If eax is a pointer to the current position in the array you could use a sequence like he following to load the vectors:
movlps xmm0, [eax] // xmm0: { -, -, y0, x0 }.
movlps xmm1, [eax+24] // xmm1: { -, -, y2, x2 }.
unpcklps xmm0, [eax+12] // xmm0: { y1, y0, x1, x0}.
unpcklps xmm1, [eax+36] // xmm1: { y3, y2, x3, x2}.
movss xmm2, [eax+8] // xmm2: { 0, 0, 0, z0 }.
movss xmm3, [eax+32] // xmm3: { 0, 0, 0, z2 }.
unpcklps xmm2, [eax+20] // xmm2: { x2, 0, z1, z0 }.
unpcklps xmm3, [eax+44] // xmm3: { x4, 0, z3, z1 }. <- note x4.
movaps xmm4, xmm0;
movlhps xmm0, xmm1; // xmm0: { x3, x2, x1, x0 }.
movhlps xmm1, xmm4; // xmm1: { y3, y2, y1, y0 }.
movlhps xmm2, xmm3; // xmm2: { z3, z2, z1, z0 }.
You don't want to go off the end of the array(also note that x4 was read above, which can be off the array even if the number of vertices is evenly divisible by 4), so you have to stop and switch over to a scalar routine to pick up the last few elements.
Do vector normalization in this packed format. When you are done do something like this to store again:
// xmm0: { x3', x2', x1', x0' }
// xmm1: { y3', y2', y1', y0' }
// xmm2: { z3', z2', z1', z0' }
movaps xmm3, xmm0
movhlps xmm4, xmm1 // { -, -, z3', z2' }
unpcklps xmm0, xmm1 // { y1', x1', y0', x0' }
unpckhps xmm3, xmm1 // { y3', x3', y2', x2' }
movlps [eax], xmm0 // Store { y0', x0' }
movss [eax+8], xmm2 // Store z0'
movhps [eax+12], xmm0 // Store {y1', x1'}
unpcklps xmm2, xmm2 // { z1', z1', z0', z0' }
movhps [eax+20], xmm2 // Store z1'.
movlps [eax+24], xmm3 // Store {y2', x2' }
movss [eax+32], xmm4 // Store z2'
movhps [eax+36], xmm3 // Store {y3', x3' }
shufps xmm4, xmm4, 01010101b // { z3', z3', z3', z3' }
movss [eax+44], xmm4 // Store z3'.
Of course, caveat emptor. I haven't tested this code at all. I've just drawn jotted a bit on a piece of paper. It is probably not worth trying to process 8 vectors at a time unless you are in 64-bit mode(8 extra xmm registers).
February 21, 2010, 6:48 pmElan says:
Gregory: Yes, the magic number sqrt wasn’t worth trying given its performance previously. It also induces a certain pathological behavior on the Xenon core that makes it a nonstarter.
Soylent: What you’re suggesting indeed makes sense when one has long lists of packed vectors to transform, but that’s not what I’m timing here. I’m looking at cases where you have to perform a single vector normalization as part of the logic in some larger function — like performing an angle comparison when an AI selects which enemy to target next. Mike Acton might say that even game logic should be packed structures of arrays so that instead of having one entity per AI, you have a big structure of all the positions for all AIs, all velocities for all AIs, all nav state for all AIs, and so on; but games just aren’t built like that yet. We’re still in a world where each rocket is represented by an instance of a CRocket class, and each CRocket has its own Update() function, and each CRocket does its own logic one at a time.

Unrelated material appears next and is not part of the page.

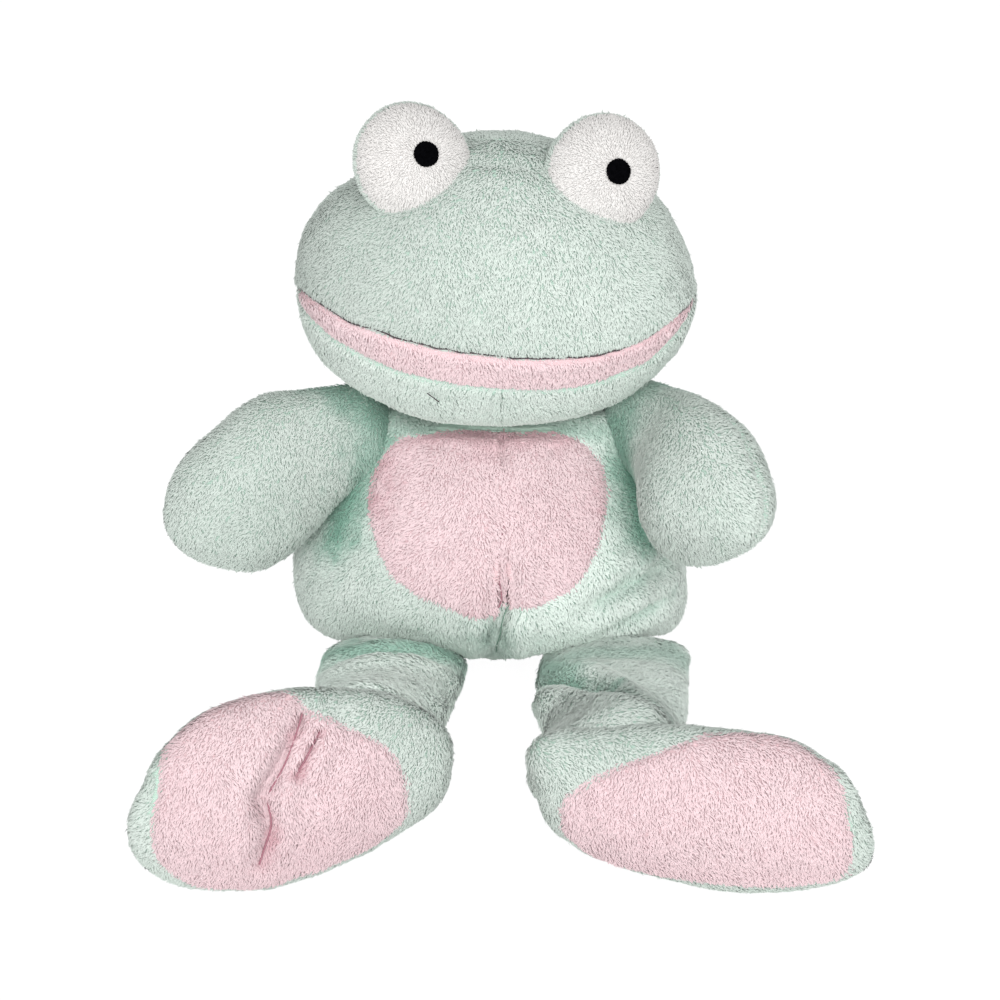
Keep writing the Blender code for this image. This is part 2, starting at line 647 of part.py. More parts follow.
def build():
    clear_scene()
    mint = material("mint_plush", MINT, 0.95)
    pink = material("pink_plush", PINK, 0.95)
    white = material("white_plush", WHITE, 0.95)
    black = material("black_thread", BLACK, 0.6)
    filling = material("filling_fibre", FILLING, 1.0)
    far = CUT_OVERRUN

    # Torso: a back that runs under the seat, two front panels and a two-piece belly patch
    torso = torso_form()
    base = holder_at("torso_holder", Vector())
    half = TORSO_SIDES // 2
    front = half + TORSO_SIDES // 4
    seat_rows = range(0, 2)
    body_rows = range(2, torso.rings + 1)
    patch_rows = range(PATCH_FIRST_ROW, PATCH_END_ROW)
    back_cells = columns(torso, seat_rows, 0, TORSO_SIDES) + columns(torso, body_rows, 0, half)
    patch_left = columns(torso, patch_rows, front - PATCH_HALF_COLUMNS, front)
    patch_right = columns(torso, patch_rows, front, front + PATCH_HALF_COLUMNS)
    left_cells = [c for c in columns(torso, body_rows, half, front) if c not in patch_left]
    right_cells = [c for c in columns(torso, body_rows, front, TORSO_SIDES) if c not in patch_right]
    torso_parts = [
        panel("torso_back_and_seat", torso, back_cells, mint, base),
        panel("torso_front_left", torso, left_cells, mint, base),
        panel("torso_front_right", torso, right_cells, mint, base),
        panel("belly_patch_left", torso, patch_left, pink, base),
        panel("belly_patch_right", torso, patch_right, pink, base),
        solid("torso_filling", torso, CLOTH + FIT_GAP, filling, base),
    ]

    # Head: face, back of the head, mouth band and a two-piece chin
    head = head_form()
    neck = holder_at("head_holder", Vector((0.0, NECK_Y, TORSO_HEIGHT)))
    head_rows = range(0, head.rings + 1)
    middle_row = HEAD_ROWS // 2
    back_start = 1 + FACE_COLUMNS
    chin_start = back_start + BACK_COLUMNS
    left_rows = range(0, middle_row)
    right_rows = range(middle_row, head.rings + 1)
    chin_left = panel("chin_left", head, columns(head, left_rows, chin_start, head.sides), mint, neck)
    chin_right = panel("chin_right", head, columns(head, right_rows, chin_start, head.sides), mint, neck)
    head_back = panel("head_back", head, columns(head, head_rows, back_start, chin_start), mint, neck)
    panel("face_upper", head, columns(head, head_rows, 1, back_start), mint, neck)
    panel("mouth_band", head, columns(head, head_rows, 0, 1), pink, neck)
    head_filling = solid("head_filling", head, CLOTH + FIT_GAP, filling, neck)

    # Eyes: a white front, a mint back and a filling, cut to the head they stand on
    head_clear = as_cutter(solid("head_clear", head, -FIT_GAP, None, None))
    for side, word, offset in ((-1, "left", PUPIL_LEFT_OFFSET), (1, "right", PUPIL_RIGHT_OFFSET)):
        eye = eye_form(side)
        white_rows = range(0, EYE_WHITE_ROWS)
        back_rows = range(EYE_WHITE_ROWS, eye.rings + 1)
        eye_parts = [
            panel("eye_white_" + word, eye, columns(eye, white_rows, 0, EYE_SIDES), white, neck),
            panel("eye_back_" + word, eye, columns(eye, back_rows, 0, EYE_SIDES), mint, neck),
            solid("eye_filling_" + word, eye, CLOTH + FIT_GAP, filling, neck),
        ]
        cut(eye_parts, head_clear)
        pupil("pupil_" + word, side, offset, black, neck)

    # The neck seam is a flat face, so that the head turns on the torso
    wide = TORSO_HALF_LEFT + far
    floor_cut = cutter_box("floor_cut", Vector((-wide, -TORSO_FRONT - far, -far)),
                           Vector((wide, TORSO_BACK + far, 0.0)))
    top_cut = cutter_box("neck_top_cut", Vector((-wide, -TORSO_FRONT - far, TORSO_HEIGHT)),
                         Vector((wide, TORSO_BACK + far, TORSO_HEIGHT + far)))
    neck_cut = cutter_box("neck_low_cut", Vector((-wide, -TORSO_FRONT - far, TORSO_HEIGHT - far)),
                          Vector((wide, TORSO_BACK + far, TORSO_HEIGHT + FIT_GAP)))
    cut(torso_parts, top_cut)
    cut(torso_parts[:3], floor_cut)
    cut([chin_left, chin_right, head_back, head_filling], neck_cut)

    # Limbs: each has a round end in a socket of the piece that carries it
    foot_wide = wide + FOOT_RIGHT_HALF_LENGTH
    toe_y = leg_ends(1)[1].y - FOOT_RIGHT_HALF_LENGTH
    floor_feet = cutter_box("floor_feet_cut", Vector((-foot_wide, toe_y - far, -far)),
                            Vector((foot_wide, -TORSO_FRONT, 0.0)))
    for side, word in ((-1, "left"), (1, "right")):
        shoulder, seam, along, across, square = shoulder_frame(side)
        basis = Matrix((square, across, seam)).transposed()
        socket = cutter_rod("shoulder_socket_" + word, shoulder, basis, SHOULDER_RADIUS + FIT_GAP,
                            SHOULDER_HALF_WIDTH + FIT_GAP)
        cut([torso_parts[0], torso_parts[1 if side < 0 else 2], torso_parts[3 if side < 0 else 4],
             torso_parts[5]], socket)
        # What the torso covers at the ends of the swing and at rest, seen from the arm
        torso_clears = []
        swings = (-ARM_SWING_BACK, 0.0, ARM_SWING_FORWARD)
        for place_in, swing in enumerate(swings):
            spare = FIT_GAP * (place_in + 1) / (len(swings) + 1)
            room = cutter_rod("shoulder_room_%s_%d" % (word, place_in), shoulder, basis,
                              SHOULDER_RADIUS + spare, SHOULDER_HALF_WIDTH + spare)
            depth = -FIT_GAP - (ARM_SWING_SPARE if swing else 0.0)
            clear = as_cutter(solid("torso_clear_%s_%d" % (word, place_in), torso, depth, None, None))
            turn = Matrix.Rotation(side * swing, 4, seam)
            clear.data.transform(Matrix.Translation(shoulder) @ turn @ Matrix.Translation(-shoulder))
            cut([clear], room)
            torso_clears.append(clear)

        arm = arm_form(side)
        joint = holder_at("arm_holder_" + word, shoulder)
        rows = range(0, arm.rings + 1)
        half = ARM_SIDES // 2
        arm_parts = [
            panel("arm_front_" + word, arm, columns(arm, rows, 0, half), mint, joint),
            panel("arm_back_" + word, arm, columns(arm, rows, half, ARM_SIDES), mint, joint),
            solid("arm_filling_" + word, arm, CLOTH + FIT_GAP, filling, joint),
        ]
        for clear in torso_clears:
            cut(arm_parts, clear)

        hip, ankle = leg_ends(side)
        radius = HIP_RADIUS + FIT_GAP
        leg_slope = math.atan2(ankle.z + ANKLE_RADIUS - hip.z - HIP_RADIUS, hip.y - ankle.y)
        slope = HIP_LIFT + HIP_SPARE + leg_slope
        outline = [(hip.y + radius, -far), (hip.y + radius, hip.z)]
        for step in range(1, CUTTER_STEPS + 1):
            angle = (math.pi / 2.0 - HIP_LIFT - HIP_SPARE) * step / CUTTER_STEPS
            outline.append((hip.y + radius * math.cos(angle), hip.z + radius * math.sin(angle)))
        outline.append((outline[-1][0] - TORSO_FRONT * math.cos(slope),
                        outline[-1][1] + TORSO_FRONT * math.sin(slope)))
        outline.append((outline[-1][0], -far))
        inner = hip.x - side * (LEG_MID_HALF_WIDTH + FIT_GAP)
        notch = cutter_prism("hip_notch_" + word, outline, inner, side * (TORSO_HALF_LEFT + far))
        cut([torso_parts[0], torso_parts[1 if side < 0 else 2], torso_parts[5]], notch)

        leg = leg_form(side)
        joint = holder_at("leg_holder_" + word, hip)
        rows = range(0, leg.rings + 1)
        half = LEG_SIDES // 2
        panel("leg_top_" + word, leg, columns(leg, rows, 0, half), mint, joint)
        panel("leg_under_" + word, leg, columns(leg, rows, half, LEG_SIDES), mint, joint)
        solid("leg_filling_" + word, leg, CLOTH + FIT_GAP, filling, joint)

        foot = foot_form(side)
        joint = holder_at("foot_holder_" + word, ankle)
        half = FOOT_SIDES // 2
        sole_cells = columns(foot, range(SOLE_FIRST_ROW, foot.rings + 1 - SOLE_FIRST_ROW),
                             half - SOLE_HALF_COLUMNS, half + SOLE_HALF_COLUMNS)
        upper_cells = [cell for cell in foot.cells() if cell not in sole_cells]
        foot_parts = [
            panel("foot_upper_" + word, foot, upper_cells, mint, joint),
            panel("foot_sole_" + word, foot, sole_cells, pink, joint),
            solid("foot_filling_" + word, foot, CLOTH + FIT_GAP, filling, joint),
        ]
        cut(foot_parts[:2], floor_feet)
        reach = ANKLE_RADIUS + FIT_GAP
        turns = [math.pi / 2.0 * step / CUTTER_STEPS for step in range(CUTTER_STEPS, -1, -1)]
        profile = [(ankle.y - reach * math.sin(turn), reach * math.cos(turn)) for turn in turns]
        cut(foot_parts, cutter_lathe("ankle_socket_" + word, ankle, profile + [(ankle.y + far, reach)]))


build()
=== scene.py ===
"""Looks of the seated plush frog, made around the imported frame. Metres, +Z up, the frog looks along -Y.

Each stuffed form is a smooth closed grid, sculpted with its seams, puckers and folds. Its cloth panels are
thin shells cut from that grid, and each panel carries its pile as real bent tufts.
"""
import math

import bpy
import numpy as np
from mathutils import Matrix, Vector


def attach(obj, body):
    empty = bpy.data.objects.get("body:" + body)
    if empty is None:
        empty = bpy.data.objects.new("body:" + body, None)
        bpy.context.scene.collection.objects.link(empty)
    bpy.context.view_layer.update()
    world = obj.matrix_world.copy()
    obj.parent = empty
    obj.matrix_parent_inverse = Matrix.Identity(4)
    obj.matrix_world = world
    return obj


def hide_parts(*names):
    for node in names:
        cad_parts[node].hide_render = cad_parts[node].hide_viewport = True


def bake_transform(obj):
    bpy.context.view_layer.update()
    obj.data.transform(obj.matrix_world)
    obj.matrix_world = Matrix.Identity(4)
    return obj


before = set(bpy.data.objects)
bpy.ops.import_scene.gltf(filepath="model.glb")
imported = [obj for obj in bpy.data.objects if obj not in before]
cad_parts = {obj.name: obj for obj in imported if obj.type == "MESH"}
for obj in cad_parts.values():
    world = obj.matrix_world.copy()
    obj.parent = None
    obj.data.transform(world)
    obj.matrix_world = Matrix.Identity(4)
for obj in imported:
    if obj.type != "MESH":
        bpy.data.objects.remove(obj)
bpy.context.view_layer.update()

MM = 0.001
RANDOM = np.random.default_rng(41)

# Cloth and pile
INSET = 2.0 * MM
CLOTH = 1.2 * MM
FLOOR_CLEAR = 0.5 * MM
TUFT_CLEAR = 0.15 * MM
TUFTS_PER_AREA = 2.5e6
ROOT_DEPTH = 0.4 * MM
MOST_TUFTS = 21000
TUFT_LIE = math.radians(76.0)
RUFFLE = 0.8
STRAY_SHARE = 0.012
PILE_FREE = 12.0 * MM
TUFT_QUADS = np.array(((0, 1, 4, 3), (1, 2, 5, 4), (2, 0, 3, 5)))
TUFT_TIPS = np.array(((3, 4, 6), (4, 5, 6), (5, 3, 6)))
TUFT_REACH = np.array((0, 0, 0, 0.55, 0.55, 0.6, 1.0), np.float32)
UV_STRIP = 0.0022
EDGE_UV = np.array(((0.984, 0.97), (0.99, 0.97), (0.99, 0.975), (0.984, 0.975)))
CORNERS = ((0, 0), (0, 1), (1, 1), (1, 0))

# Pieces sewn in: how far the skin under them sinks, how far they stand out, and how their rim drops
UNDER_PIECE = 1.8 * MM
PIECE_LIFT = 0.5 * MM
RIM_DROP = 0.9 * MM
RIM_START, RIM_WIDTH = 0.93, 0.07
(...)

February 24, 2010, 6:22 pmSoylent says:
I see.
Assume the following simplified scenario:
You have a base class for objects that exist in the game world called CEntity that is maybe a couple of hundred bytes or so of data members that describe all its necessary state data, the position, a pair of angles or maybe a transformation matrix, the velocity, whether it has a collision mesh, whether it is static and so on.
From this class you derive a bunch of CRockets, CPlayers, CPhysicsObject etc. To improve locality of reference you store all your CEntities in a simple array rather than spreading them out in memory. You might just allocate a big enough array that it’s not going to reach capacity under any but pathological cases or you might use some dynamic array that you reallocate to double the size if it’s filled to capacity or reallocate to half the size if emptied to one quarter or something like that.
In order to give the processor the best possible chance to precache necessary data your update loop calls the Update() method on the CEntity at index zero, then index one and so on in the order they are stored in memory. Each Update() does one normalization among various other stuff.
Under these conditions, which are about as predictable as possible, will the processor look at the memory access pattern and correctly identify that there’s a 224(or whatever) byte stride and that it is supposed to cache this data ahead of time? If the data is not precached the processor is going to sit idle and wait on RAM for at least several hundred clock cycles in which case it totally swamps the performance of your arithmetic to the point that it barely matters.